Instructions for the task: Make an exact copy of the listing below.
begin Task material
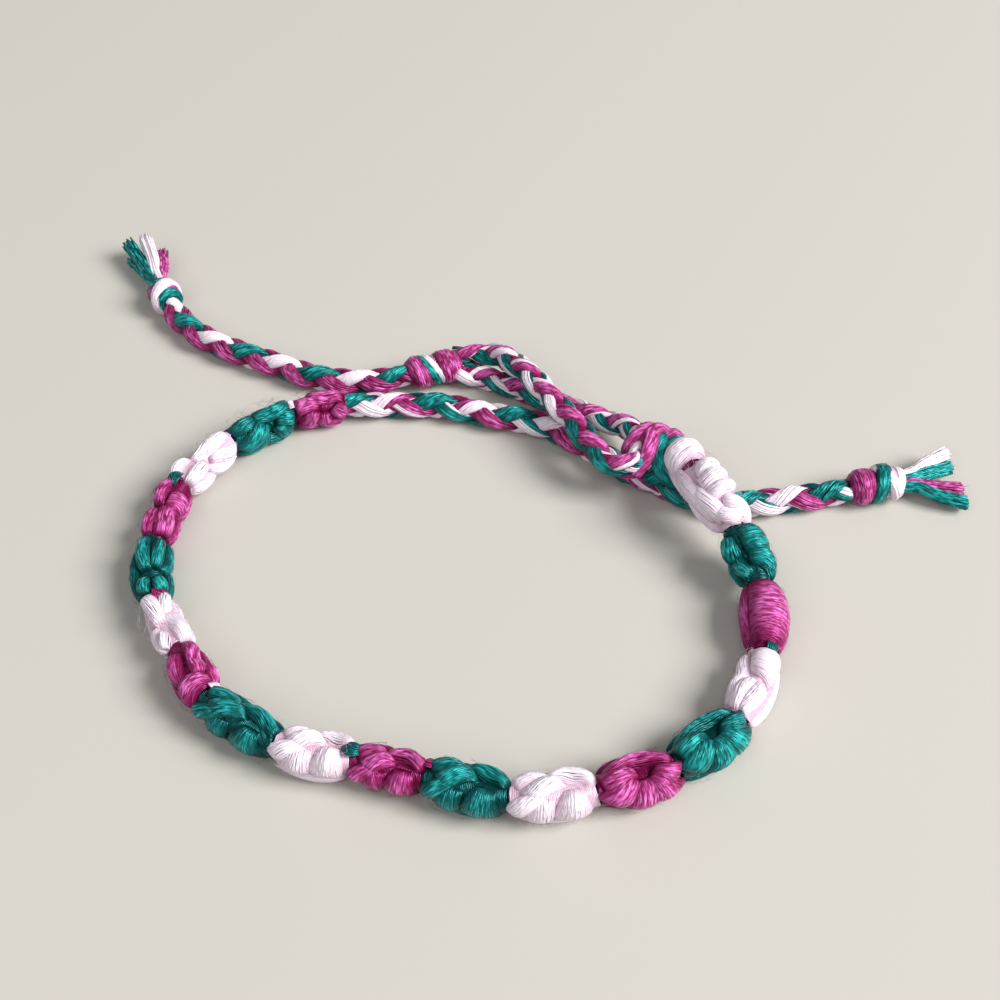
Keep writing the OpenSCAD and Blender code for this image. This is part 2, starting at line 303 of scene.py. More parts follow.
def spin(plies, outward, thick, colour, crest=0.55, sides=4, taper=0.75):
    """Tubes along plies, an array of [ply, place, xyz], with the side that faces outwards."""
    count, places, _ = plies.shape
    way = unit(np.gradient(plies, axis=1))
    across = unit(np.cross(way, outward))
    facing = np.cross(across, way)
    turn = 2 * np.pi * (np.arange(sides) + 0.5) / sides
    radius = np.broadcast_to(np.asarray(thick, float) / 2, (count, places)).copy()
    radius[:, 0] *= taper
    radius[:, -1] *= taper
    ring = around(turn, facing[:, :, None], across[:, :, None])
    points = plies[:, :, None] + radius[..., None, None] * ring
    first = (np.arange(count)[:, None] * places + np.arange(places - 1)) * sides
    corner = np.arange(sides)
    here = first[..., None] + corner
    beside = first[..., None] + (corner + 1) % sides
    quads = np.stack([here, beside, beside + sides, here + sides], -1).reshape(-1, 4)
    along = np.concatenate(
        [np.zeros((count, 1)), np.cumsum(np.linalg.norm(np.diff(plies, axis=1), axis=2), axis=1)], axis=1)
    chance = dice.random(count)
    thread = np.zeros((count, places - 1, sides, 4, 3))
    for number, (ring_up, side_up) in enumerate(((0, 0), (0, 1), (1, 1), (1, 0))):
        thread[..., number, 0] = along[:, ring_up:places - 1 + ring_up, None]
        thread[..., number, 1] = (corner + side_up) / sides
        thread[..., number, 2] = chance[:, None, None]
    starts = np.arange(count)[:, None] * places * sides
    caps = np.concatenate([starts + corner[::-1], starts + (places - 1) * sides + corner])
    cap_thread = np.zeros((2 * count, sides, 3))
    cap_thread[..., 2] = np.tile(chance, 2)[:, None]
    # Each place's crest, how far it lies on top, sets its share of painted highlight and painted shade.
    height = np.broadcast_to(np.asarray(crest, float), (count, places))[..., None] * np.ones(sides)
    return {"points": points.reshape(-1, 3), "quads": quads, "caps": caps, "colour": colour,
            "crest": height.ravel(),
            "thread": np.concatenate([thread.reshape(-1, 3), cap_thread.reshape(-1, 3)])}


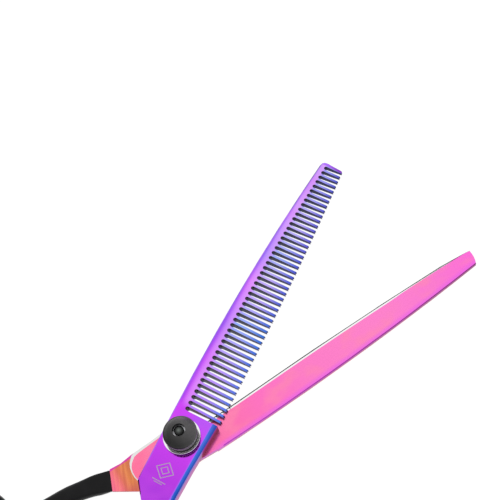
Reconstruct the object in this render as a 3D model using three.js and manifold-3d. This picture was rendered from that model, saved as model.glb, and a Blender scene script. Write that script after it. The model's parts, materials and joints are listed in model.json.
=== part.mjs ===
// Thinning shears, eight-inch class, modelled with the two halves part open.
// Millimetres, +Z up.  The origin is on the pivot axis, at the underside of the pivot screw's head.
// +X runs from the pivot towards the tips, halfway between the two halves.
//
// The cutting half lies below the plane where the blades meet and the comb half above it.
// Each half is drawn in its own frame: origin on the pivot axis in that plane, +X along the blade.

import * as THREE from 'three';
import { mergeVertices } from 'three/addons/utils/BufferGeometryUtils.js';
import Module from 'manifold-3d';

const wasm = await Module();
wasm.setup();

const rad = THREE.MathUtils.degToRad;

// Driving dimensions of the whole tool
const OPEN_ANGLE = rad(27.75);      // between the two halves as modelled
const MEET_Z = 5;                   // height of the plane where the blades meet
const PLATE = 3.9;                  // thickness of both halves at the pivot
const TIP_PLATE = 2.2;              // thickness of both halves at the tips
const BLADE_GAP = 0.05;             // air between the two halves
const FIT = 0.1;                    // clearance around a part that sits in another
const MIRROR_LINE = rad(4.4);       // the comb half mirrors the cutting half about this line

// Cutting blade
const CUT_TIP_X = 114.7;
const CUT_HEEL_X = 7.2;             // where the ground blade leaves the plate
const EDGE_THICK = 0.25;            // thickness left along the cutting edge
const BACK_WALL = 1.75;             // height of the flat back
const TIP_SLANT = 1.3;              // the end falls back by this much from the edge to the back

// Comb blade
const COMB_TIP_X = 112.3;
const SLOTS = 48;
const FIRST_SLOT_X = 8.88;          // centre of the first slot's round end
const LAST_SLOT_X = 110.2;
const SLOT_CROWDING = 0.33;         // how far slots are shifted back a third of the way along
const SLOT_WIDTH = 1.35;
const TOOTH_LEAN = rad(2);          // teeth lean towards the tip
const NOTCH_DEPTH = 0.45;           // V in the end of each tooth
const RICASSO_X = 8.2;              // end of the full plate, in front of the pivot
const BEVEL = 1.1;                  // width of the bevel along the plate's outer edge
const BACK_BEVEL = 0.5;             // and of the one along the back
const BEVEL_DEPTH = 0.55;
const COMB_ROOTED = 2;              // how far the toothed part reaches into the plate

// Handles
const JOINT_GAP = 0.05;             // line between blade shank and handle
const RING_MID = 13.9;              // ring, axis to middle of its section
const RING_HALF_WIDE = 2.3;
const RING_HALF_HIGH = 2.6;
const FINGER_RING = new THREE.Vector2(-72.2, 12.8);
const THUMB_OFFSET = 8.5;           // the thumb ring sits this much closer to the pivot
const TENON = { length: 5, wide: 3.2, high: 2 };

// Pivot stack, radii and heights above the plane where the blades meet
const JOURNAL_R = 2.75;
const KEY_R = 3.0;
const KEY_HALF = 2.3;               // half the distance across the key flats
const THREAD_R = 2.2;
const THREAD_KEY_HALF = 1.75;
const HEAD = { r: 5.0, low: -MEET_Z, high: -3.1 };
const THRUST = { inner: 3.15, outer: 5.85, low: -0.3, high: 0.03 };
const BUSH = { inner: 2.83, outer: 3.9, recess: 0.05 };
const COMB_TOP = BLADE_GAP + PLATE;
const SLIP = { inner: 3.0, outer: 5.3, low: COMB_TOP, high: COMB_TOP + 0.25 };
const SILVER = { outer: 5.72, low: SLIP.high + 0.02, high: SLIP.high + 0.47 };
const SPRING = { inner: 2.6, outer: 4.2, low: SILVER.high + 0.02, rise: 0.4, thick: 0.22 };
const CLICK = { outer: 4.4, low: SPRING.low + SPRING.rise + SPRING.thick + 0.02, thick: 0.3 };
const KNOB = {
  skirt: 5.3, r: 5.6, low: SILVER.high + 0.2, shoulder: 8.3, top: 10.3,
  cavity: 4.6, ceiling: CLICK.low + CLICK.thick + 0.04, bore: 2.28,
};
const NUT = { corner: 3.4, high: 8.5 };
const SCREW_TOP = 8.8;
const TRAVEL = 0.4;                 // room for the click plate to rise as the knob is slackened
const STOP = { r: 1.6, stud: 1.0, studLow: 6.8, top: 10.0 };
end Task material
Output below:
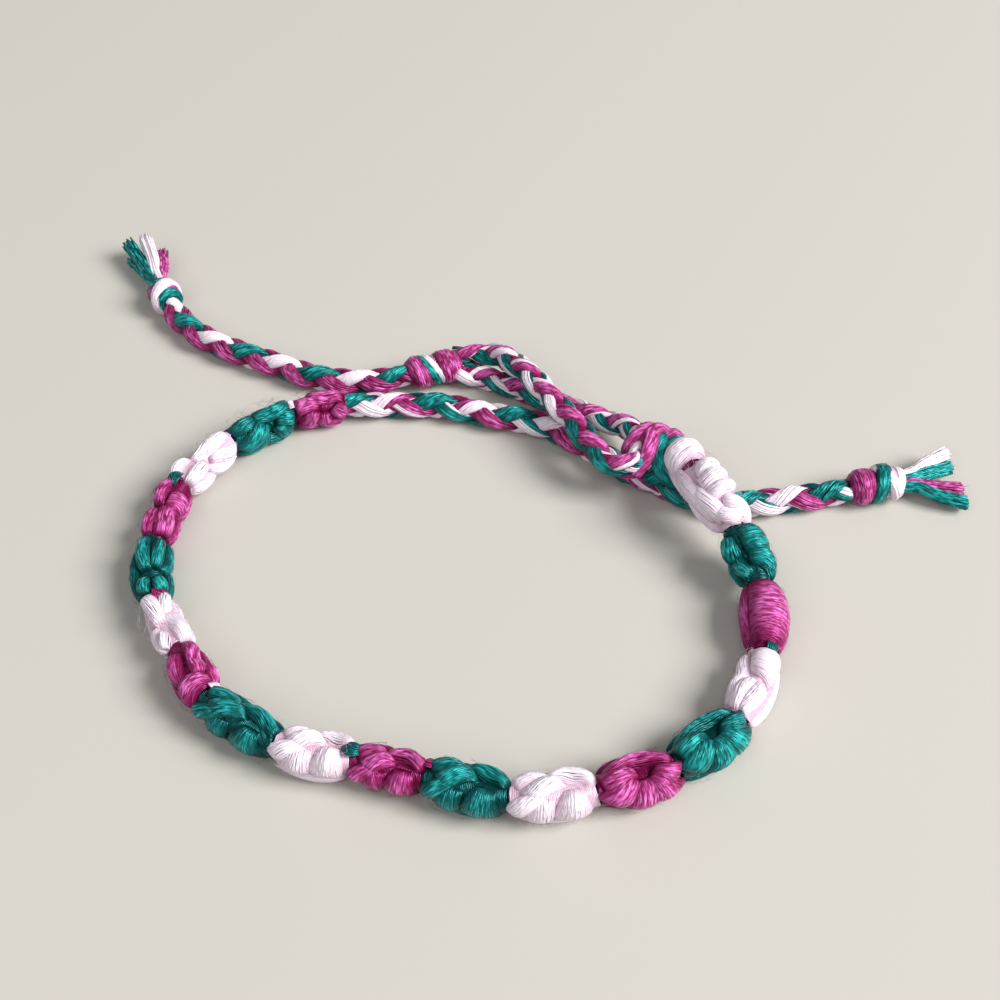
Keep writing the OpenSCAD and Blender code for this image. This is part 2, starting at line 303 of scene.py. More parts follow.
def spin(plies, outward, thick, colour, crest=0.55, sides=4, taper=0.75):
    """Tubes along plies, an array of [ply, place, xyz], with the side that faces outwards."""
    count, places, _ = plies.shape
    way = unit(np.gradient(plies, axis=1))
    across = unit(np.cross(way, outward))
    facing = np.cross(across, way)
    turn = 2 * np.pi * (np.arange(sides) + 0.5) / sides
    radius = np.broadcast_to(np.asarray(thick, float) / 2, (count, places)).copy()
    radius[:, 0] *= taper
    radius[:, -1] *= taper
    ring = around(turn, facing[:, :, None], across[:, :, None])
    points = plies[:, :, None] + radius[..., None, None] * ring
    first = (np.arange(count)[:, None] * places + np.arange(places - 1)) * sides
    corner = np.arange(sides)
    here = first[..., None] + corner
    beside = first[..., None] + (corner + 1) % sides
    quads = np.stack([here, beside, beside + sides, here + sides], -1).reshape(-1, 4)
    along = np.concatenate(
        [np.zeros((count, 1)), np.cumsum(np.linalg.norm(np.diff(plies, axis=1), axis=2), axis=1)], axis=1)
    chance = dice.random(count)
    thread = np.zeros((count, places - 1, sides, 4, 3))
    for number, (ring_up, side_up) in enumerate(((0, 0), (0, 1), (1, 1), (1, 0))):
        thread[..., number, 0] = along[:, ring_up:places - 1 + ring_up, None]
        thread[..., number, 1] = (corner + side_up) / sides
        thread[..., number, 2] = chance[:, None, None]
    starts = np.arange(count)[:, None] * places * sides
    caps = np.concatenate([starts + corner[::-1], starts + (places - 1) * sides + corner])
    cap_thread = np.zeros((2 * count, sides, 3))
    cap_thread[..., 2] = np.tile(chance, 2)[:, None]
    # Each place's crest, how far it lies on top, sets its share of painted highlight and painted shade.
    height = np.broadcast_to(np.asarray(crest, float), (count, places))[..., None] * np.ones(sides)
    return {"points": points.reshape(-1, 3), "quads": quads, "caps": caps, "colour": colour,
            "crest": height.ravel(),
            "thread": np.concatenate([thread.reshape(-1, 3), cap_thread.reshape(-1, 3)])}


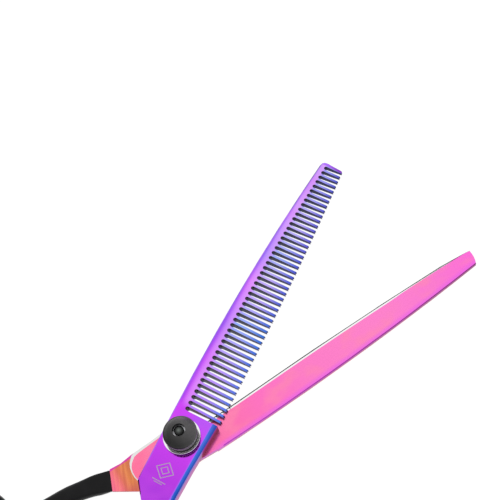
Reconstruct the object in this render as a 3D model using three.js and manifold-3d. This picture was rendered from that model, saved as model.glb, and a Blender scene script. Write that script after it. The model's parts, materials and joints are listed in model.json.
=== part.mjs ===
// Thinning shears, eight-inch class, modelled with the two halves part open.
// Millimetres, +Z up.  The origin is on the pivot axis, at the underside of the pivot screw's head.
// +X runs from the pivot towards the tips, halfway between the two halves.
//
// The cutting half lies below the plane where the blades meet and the comb half above it.
// Each half is drawn in its own frame: origin on the pivot axis in that plane, +X along the blade.

import * as THREE from 'three';
import { mergeVertices } from 'three/addons/utils/BufferGeometryUtils.js';
import Module from 'manifold-3d';

const wasm = await Module();
wasm.setup();

const rad = THREE.MathUtils.degToRad;

// Driving dimensions of the whole tool
const OPEN_ANGLE = rad(27.75);      // between the two halves as modelled
const MEET_Z = 5;                   // height of the plane where the blades meet
const PLATE = 3.9;                  // thickness of both halves at the pivot
const TIP_PLATE = 2.2;              // thickness of both halves at the tips
const BLADE_GAP = 0.05;             // air between the two halves
const FIT = 0.1;                    // clearance around a part that sits in another
const MIRROR_LINE = rad(4.4);       // the comb half mirrors the cutting half about this line

// Cutting blade
const CUT_TIP_X = 114.7;
const CUT_HEEL_X = 7.2;             // where the ground blade leaves the plate
const EDGE_THICK = 0.25;            // thickness left along the cutting edge
const BACK_WALL = 1.75;             // height of the flat back
const TIP_SLANT = 1.3;              // the end falls back by this much from the edge to the back

// Comb blade
const COMB_TIP_X = 112.3;
const SLOTS = 48;
const FIRST_SLOT_X = 8.88;          // centre of the first slot's round end
const LAST_SLOT_X = 110.2;
const SLOT_CROWDING = 0.33;         // how far slots are shifted back a third of the way along
const SLOT_WIDTH = 1.35;
const TOOTH_LEAN = rad(2);          // teeth lean towards the tip
const NOTCH_DEPTH = 0.45;           // V in the end of each tooth
const RICASSO_X = 8.2;              // end of the full plate, in front of the pivot
const BEVEL = 1.1;                  // width of the bevel along the plate's outer edge
const BACK_BEVEL = 0.5;             // and of the one along the back
const BEVEL_DEPTH = 0.55;
const COMB_ROOTED = 2;              // how far the toothed part reaches into the plate

// Handles
const JOINT_GAP = 0.05;             // line between blade shank and handle
const RING_MID = 13.9;              // ring, axis to middle of its section
const RING_HALF_WIDE = 2.3;
const RING_HALF_HIGH = 2.6;
const FINGER_RING = new THREE.Vector2(-72.2, 12.8);
const THUMB_OFFSET = 8.5;           // the thumb ring sits this much closer to the pivot
const TENON = { length: 5, wide: 3.2, high: 2 };

// Pivot stack, radii and heights above the plane where the blades meet
const JOURNAL_R = 2.75;
const KEY_R = 3.0;
const KEY_HALF = 2.3;               // half the distance across the key flats
const THREAD_R = 2.2;
const THREAD_KEY_HALF = 1.75;
const HEAD = { r: 5.0, low: -MEET_Z, high: -3.1 };
const THRUST = { inner: 3.15, outer: 5.85, low: -0.3, high: 0.03 };
const BUSH = { inner: 2.83, outer: 3.9, recess: 0.05 };
const COMB_TOP = BLADE_GAP + PLATE;
const SLIP = { inner: 3.0, outer: 5.3, low: COMB_TOP, high: COMB_TOP + 0.25 };
const SILVER = { outer: 5.72, low: SLIP.high + 0.02, high: SLIP.high + 0.47 };
const SPRING = { inner: 2.6, outer: 4.2, low: SILVER.high + 0.02, rise: 0.4, thick: 0.22 };
const CLICK = { outer: 4.4, low: SPRING.low + SPRING.rise + SPRING.thick + 0.02, thick: 0.3 };
const KNOB = {
  skirt: 5.3, r: 5.6, low: SILVER.high + 0.2, shoulder: 8.3, top: 10.3,
  cavity: 4.6, ceiling: CLICK.low + CLICK.thick + 0.04, bore: 2.28,
};
const NUT = { corner: 3.4, high: 8.5 };
const SCREW_TOP = 8.8;
const TRAVEL = 0.4;                 // room for the click plate to rise as the knob is slackened
const STOP = { r: 1.6, stud: 1.0, studLow: 6.8, top: 10.0 };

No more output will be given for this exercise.